WORK TO BE COMPLETED. Retype word for word the lines lying between the line containing "obj.data.transform(obj.matrix_world)" and the line containing "return low, high", together with those two lines themselves, and nothing besides.

MATERIAL FOR THE TASK.
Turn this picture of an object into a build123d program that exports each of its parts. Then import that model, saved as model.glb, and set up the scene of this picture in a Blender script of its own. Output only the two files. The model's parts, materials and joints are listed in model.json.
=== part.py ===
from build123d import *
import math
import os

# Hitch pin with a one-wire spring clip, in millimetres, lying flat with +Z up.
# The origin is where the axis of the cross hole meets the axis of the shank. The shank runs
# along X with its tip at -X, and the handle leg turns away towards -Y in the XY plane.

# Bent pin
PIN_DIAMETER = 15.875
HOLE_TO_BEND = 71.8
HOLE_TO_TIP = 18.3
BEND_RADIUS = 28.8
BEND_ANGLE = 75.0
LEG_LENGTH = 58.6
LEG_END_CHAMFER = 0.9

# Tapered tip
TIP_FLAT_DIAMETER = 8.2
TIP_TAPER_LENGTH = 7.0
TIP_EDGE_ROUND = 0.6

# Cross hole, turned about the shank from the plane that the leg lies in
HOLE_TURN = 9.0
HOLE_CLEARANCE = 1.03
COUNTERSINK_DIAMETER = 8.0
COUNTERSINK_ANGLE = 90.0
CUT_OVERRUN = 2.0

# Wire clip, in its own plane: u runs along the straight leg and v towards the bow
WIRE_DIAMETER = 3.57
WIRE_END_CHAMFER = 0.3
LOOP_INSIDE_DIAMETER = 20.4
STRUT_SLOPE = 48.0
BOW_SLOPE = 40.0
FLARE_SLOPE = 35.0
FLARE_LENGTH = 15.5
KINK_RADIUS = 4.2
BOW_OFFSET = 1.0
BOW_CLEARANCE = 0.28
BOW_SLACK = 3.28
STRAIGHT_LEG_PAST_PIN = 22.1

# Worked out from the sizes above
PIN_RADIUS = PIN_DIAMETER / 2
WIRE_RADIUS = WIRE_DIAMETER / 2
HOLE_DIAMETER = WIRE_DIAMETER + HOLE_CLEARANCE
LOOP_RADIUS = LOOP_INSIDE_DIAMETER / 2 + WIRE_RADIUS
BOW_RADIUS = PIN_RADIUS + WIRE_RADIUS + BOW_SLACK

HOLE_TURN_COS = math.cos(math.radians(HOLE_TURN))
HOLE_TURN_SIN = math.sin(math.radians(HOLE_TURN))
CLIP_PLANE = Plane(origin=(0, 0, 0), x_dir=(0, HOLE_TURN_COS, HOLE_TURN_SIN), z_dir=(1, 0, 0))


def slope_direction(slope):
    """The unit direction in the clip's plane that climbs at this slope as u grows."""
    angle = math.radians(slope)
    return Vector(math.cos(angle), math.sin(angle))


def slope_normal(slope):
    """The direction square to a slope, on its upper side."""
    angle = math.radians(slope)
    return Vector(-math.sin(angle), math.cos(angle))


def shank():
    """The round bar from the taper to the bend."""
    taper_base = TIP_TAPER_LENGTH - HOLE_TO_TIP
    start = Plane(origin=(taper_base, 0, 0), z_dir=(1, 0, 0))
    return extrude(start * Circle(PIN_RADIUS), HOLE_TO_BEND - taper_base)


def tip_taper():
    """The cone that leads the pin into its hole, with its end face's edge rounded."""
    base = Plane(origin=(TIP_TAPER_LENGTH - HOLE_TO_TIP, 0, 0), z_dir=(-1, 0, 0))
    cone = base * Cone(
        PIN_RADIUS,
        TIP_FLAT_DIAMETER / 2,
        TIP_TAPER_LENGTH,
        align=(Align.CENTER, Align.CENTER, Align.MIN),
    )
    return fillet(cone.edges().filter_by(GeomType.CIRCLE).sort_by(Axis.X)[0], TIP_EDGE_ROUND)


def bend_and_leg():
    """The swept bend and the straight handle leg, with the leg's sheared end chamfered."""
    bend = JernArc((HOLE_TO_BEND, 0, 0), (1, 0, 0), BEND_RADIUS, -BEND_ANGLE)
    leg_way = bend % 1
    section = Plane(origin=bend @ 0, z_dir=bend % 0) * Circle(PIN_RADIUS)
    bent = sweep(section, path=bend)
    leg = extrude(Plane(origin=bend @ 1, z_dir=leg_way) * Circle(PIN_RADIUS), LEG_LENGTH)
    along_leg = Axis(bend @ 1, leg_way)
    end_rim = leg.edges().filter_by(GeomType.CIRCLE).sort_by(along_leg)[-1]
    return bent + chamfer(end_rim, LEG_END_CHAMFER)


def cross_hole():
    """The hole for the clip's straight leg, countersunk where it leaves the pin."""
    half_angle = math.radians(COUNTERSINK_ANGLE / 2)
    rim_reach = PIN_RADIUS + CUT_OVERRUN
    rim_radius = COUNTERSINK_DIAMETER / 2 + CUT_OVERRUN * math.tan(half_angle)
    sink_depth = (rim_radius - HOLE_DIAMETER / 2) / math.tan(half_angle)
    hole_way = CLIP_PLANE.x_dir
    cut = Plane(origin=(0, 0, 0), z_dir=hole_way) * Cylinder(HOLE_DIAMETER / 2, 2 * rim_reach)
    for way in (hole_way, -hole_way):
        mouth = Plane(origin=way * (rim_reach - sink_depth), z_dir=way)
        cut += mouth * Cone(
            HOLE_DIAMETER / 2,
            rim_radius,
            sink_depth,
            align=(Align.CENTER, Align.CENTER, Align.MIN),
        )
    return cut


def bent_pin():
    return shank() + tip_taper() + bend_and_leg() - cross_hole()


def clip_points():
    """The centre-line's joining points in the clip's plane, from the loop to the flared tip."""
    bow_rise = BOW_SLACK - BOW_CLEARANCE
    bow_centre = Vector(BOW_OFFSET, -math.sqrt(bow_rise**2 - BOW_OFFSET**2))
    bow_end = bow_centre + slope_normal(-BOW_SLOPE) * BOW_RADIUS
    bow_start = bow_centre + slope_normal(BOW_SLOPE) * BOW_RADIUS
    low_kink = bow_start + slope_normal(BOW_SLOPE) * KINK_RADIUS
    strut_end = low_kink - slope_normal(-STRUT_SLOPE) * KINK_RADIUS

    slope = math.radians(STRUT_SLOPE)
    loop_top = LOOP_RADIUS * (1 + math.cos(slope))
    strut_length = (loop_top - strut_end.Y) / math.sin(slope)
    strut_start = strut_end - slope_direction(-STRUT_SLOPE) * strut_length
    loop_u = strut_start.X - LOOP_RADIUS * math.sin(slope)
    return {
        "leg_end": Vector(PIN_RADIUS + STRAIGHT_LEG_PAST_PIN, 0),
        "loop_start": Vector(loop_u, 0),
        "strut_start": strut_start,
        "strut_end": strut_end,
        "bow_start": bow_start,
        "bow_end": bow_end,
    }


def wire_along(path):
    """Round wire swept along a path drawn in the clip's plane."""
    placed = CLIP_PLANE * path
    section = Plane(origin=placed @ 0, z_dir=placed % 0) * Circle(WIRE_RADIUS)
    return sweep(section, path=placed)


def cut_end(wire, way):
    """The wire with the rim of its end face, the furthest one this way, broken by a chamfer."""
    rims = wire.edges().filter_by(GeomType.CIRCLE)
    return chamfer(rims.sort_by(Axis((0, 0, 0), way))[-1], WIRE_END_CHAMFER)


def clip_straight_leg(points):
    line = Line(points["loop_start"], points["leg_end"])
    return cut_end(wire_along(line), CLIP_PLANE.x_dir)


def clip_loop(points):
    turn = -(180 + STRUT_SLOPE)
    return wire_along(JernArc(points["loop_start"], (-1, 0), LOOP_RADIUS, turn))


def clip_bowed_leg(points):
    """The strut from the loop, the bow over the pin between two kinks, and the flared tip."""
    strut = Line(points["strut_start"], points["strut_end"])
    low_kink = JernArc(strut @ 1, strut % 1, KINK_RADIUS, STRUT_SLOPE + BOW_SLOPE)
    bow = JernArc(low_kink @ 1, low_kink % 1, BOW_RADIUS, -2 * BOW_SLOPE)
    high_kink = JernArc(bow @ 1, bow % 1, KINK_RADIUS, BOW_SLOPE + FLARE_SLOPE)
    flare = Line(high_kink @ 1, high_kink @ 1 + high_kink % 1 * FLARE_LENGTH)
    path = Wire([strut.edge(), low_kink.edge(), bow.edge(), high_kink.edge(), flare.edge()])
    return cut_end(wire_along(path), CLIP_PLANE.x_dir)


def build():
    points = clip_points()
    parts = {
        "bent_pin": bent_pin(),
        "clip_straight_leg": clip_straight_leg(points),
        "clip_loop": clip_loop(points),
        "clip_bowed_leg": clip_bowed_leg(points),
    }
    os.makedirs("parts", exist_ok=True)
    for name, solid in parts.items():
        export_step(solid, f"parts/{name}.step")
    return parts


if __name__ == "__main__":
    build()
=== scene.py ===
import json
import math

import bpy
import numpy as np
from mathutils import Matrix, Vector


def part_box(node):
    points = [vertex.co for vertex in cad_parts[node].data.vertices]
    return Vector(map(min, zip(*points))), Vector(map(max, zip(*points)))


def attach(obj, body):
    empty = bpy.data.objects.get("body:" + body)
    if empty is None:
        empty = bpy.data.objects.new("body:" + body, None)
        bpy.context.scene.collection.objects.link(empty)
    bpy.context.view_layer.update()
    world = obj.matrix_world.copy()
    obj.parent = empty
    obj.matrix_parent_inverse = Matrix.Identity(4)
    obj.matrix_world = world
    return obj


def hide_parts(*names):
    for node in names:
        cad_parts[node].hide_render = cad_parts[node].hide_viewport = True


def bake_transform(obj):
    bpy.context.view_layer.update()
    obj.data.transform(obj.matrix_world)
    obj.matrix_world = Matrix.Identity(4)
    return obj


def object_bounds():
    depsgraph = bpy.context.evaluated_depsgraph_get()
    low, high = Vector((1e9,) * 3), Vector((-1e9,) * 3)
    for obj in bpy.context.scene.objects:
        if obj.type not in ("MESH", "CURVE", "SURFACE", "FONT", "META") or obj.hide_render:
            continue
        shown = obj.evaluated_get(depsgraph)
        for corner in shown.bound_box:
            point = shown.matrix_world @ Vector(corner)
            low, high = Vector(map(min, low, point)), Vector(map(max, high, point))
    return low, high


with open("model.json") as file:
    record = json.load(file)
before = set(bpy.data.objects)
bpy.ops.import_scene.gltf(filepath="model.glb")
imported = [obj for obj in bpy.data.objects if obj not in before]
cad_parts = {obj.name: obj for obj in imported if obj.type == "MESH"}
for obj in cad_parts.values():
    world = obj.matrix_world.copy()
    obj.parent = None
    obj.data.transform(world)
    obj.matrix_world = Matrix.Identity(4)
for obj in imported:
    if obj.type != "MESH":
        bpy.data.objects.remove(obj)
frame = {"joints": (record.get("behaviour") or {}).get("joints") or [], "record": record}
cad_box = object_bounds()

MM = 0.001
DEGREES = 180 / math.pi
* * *
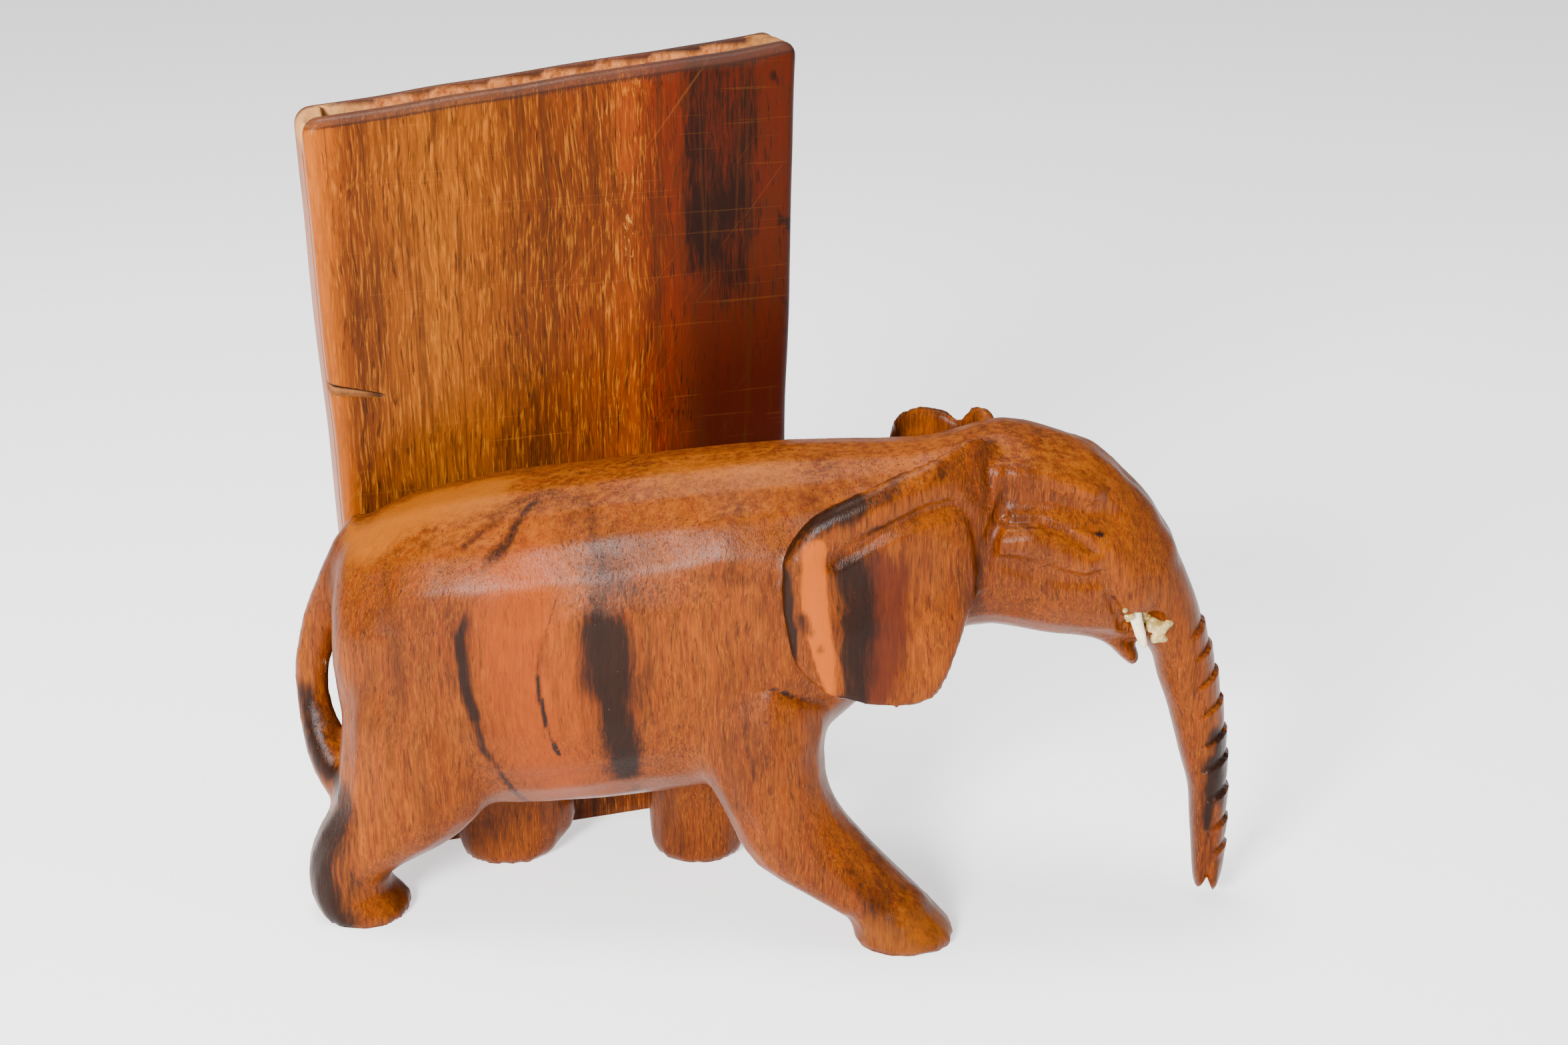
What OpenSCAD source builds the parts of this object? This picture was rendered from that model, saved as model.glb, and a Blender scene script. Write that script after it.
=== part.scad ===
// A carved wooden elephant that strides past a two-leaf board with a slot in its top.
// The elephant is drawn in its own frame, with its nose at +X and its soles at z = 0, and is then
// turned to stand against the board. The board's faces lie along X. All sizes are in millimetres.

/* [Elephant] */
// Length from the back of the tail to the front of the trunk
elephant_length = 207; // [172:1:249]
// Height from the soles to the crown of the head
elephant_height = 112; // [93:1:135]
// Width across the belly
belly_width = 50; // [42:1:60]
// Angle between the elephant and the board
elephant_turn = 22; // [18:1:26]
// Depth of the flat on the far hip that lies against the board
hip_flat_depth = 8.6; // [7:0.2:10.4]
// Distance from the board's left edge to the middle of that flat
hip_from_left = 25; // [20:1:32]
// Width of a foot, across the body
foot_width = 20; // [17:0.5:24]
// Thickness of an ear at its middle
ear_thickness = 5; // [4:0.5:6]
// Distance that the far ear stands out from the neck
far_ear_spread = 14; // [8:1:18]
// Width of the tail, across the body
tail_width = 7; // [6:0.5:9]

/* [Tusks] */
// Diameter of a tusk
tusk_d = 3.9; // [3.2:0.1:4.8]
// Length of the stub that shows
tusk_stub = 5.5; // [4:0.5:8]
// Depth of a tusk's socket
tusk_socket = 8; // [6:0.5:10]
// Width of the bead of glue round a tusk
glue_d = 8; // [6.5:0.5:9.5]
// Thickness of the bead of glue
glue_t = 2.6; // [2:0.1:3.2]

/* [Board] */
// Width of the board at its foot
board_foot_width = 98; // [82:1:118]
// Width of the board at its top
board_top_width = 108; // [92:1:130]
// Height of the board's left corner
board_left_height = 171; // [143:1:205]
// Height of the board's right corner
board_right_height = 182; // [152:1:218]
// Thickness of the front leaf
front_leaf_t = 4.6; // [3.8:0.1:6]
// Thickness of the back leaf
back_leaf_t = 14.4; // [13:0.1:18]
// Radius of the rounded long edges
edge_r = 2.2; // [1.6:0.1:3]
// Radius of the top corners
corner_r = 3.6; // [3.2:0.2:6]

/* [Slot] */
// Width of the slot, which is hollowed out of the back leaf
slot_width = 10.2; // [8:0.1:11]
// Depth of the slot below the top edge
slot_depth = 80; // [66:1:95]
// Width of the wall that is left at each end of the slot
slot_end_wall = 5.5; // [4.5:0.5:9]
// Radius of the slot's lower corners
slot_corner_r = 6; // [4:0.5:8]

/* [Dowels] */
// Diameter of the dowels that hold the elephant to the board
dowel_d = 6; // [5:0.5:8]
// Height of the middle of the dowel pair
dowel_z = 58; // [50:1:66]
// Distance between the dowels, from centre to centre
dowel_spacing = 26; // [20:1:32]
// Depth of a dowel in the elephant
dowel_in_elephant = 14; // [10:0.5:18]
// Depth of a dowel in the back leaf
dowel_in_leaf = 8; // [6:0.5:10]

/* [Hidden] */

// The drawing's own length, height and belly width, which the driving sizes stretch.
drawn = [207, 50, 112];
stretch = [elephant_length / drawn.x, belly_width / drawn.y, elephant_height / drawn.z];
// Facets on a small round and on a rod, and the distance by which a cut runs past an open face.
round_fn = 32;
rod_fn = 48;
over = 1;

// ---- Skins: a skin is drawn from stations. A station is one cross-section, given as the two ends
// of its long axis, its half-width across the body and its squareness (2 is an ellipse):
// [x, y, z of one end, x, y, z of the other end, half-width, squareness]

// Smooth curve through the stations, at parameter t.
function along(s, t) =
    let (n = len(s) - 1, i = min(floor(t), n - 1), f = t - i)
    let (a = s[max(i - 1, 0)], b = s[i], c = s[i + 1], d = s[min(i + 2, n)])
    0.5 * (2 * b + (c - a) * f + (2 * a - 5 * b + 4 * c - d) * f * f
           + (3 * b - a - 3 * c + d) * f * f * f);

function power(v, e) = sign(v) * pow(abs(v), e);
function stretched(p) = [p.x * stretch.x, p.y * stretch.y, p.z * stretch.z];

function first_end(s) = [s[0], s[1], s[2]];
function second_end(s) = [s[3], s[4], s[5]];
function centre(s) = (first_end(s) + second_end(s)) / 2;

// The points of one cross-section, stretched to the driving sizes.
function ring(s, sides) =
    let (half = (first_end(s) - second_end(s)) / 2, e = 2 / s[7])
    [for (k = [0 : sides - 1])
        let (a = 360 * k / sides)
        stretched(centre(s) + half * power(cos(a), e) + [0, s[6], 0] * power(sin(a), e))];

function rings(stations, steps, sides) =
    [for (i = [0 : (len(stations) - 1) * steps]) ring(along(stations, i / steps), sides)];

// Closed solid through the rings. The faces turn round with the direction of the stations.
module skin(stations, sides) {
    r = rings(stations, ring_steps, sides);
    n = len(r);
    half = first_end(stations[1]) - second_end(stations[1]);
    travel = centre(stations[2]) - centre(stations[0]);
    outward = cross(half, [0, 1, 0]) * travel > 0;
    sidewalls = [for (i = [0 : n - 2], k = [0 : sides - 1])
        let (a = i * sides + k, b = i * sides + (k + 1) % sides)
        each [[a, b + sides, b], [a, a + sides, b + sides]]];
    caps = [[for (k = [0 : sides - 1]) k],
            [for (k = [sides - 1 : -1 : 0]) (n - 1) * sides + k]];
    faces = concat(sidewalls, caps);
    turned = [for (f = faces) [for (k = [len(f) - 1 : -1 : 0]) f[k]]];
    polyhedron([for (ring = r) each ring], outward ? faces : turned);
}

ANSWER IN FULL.
    obj.data.transform(obj.matrix_world)
    obj.matrix_world = Matrix.Identity(4)
    return obj


def object_bounds():
    depsgraph = bpy.context.evaluated_depsgraph_get()
    low, high = Vector((1e9,) * 3), Vector((-1e9,) * 3)
    for obj in bpy.context.scene.objects:
        if obj.type not in ("MESH", "CURVE", "SURFACE", "FONT", "META") or obj.hide_render:
            continue
        shown = obj.evaluated_get(depsgraph)
        for corner in shown.bound_box:
            point = shown.matrix_world @ Vector(corner)
            low, high = Vector(map(min, low, point)), Vector(map(max, high, point))
    return low, high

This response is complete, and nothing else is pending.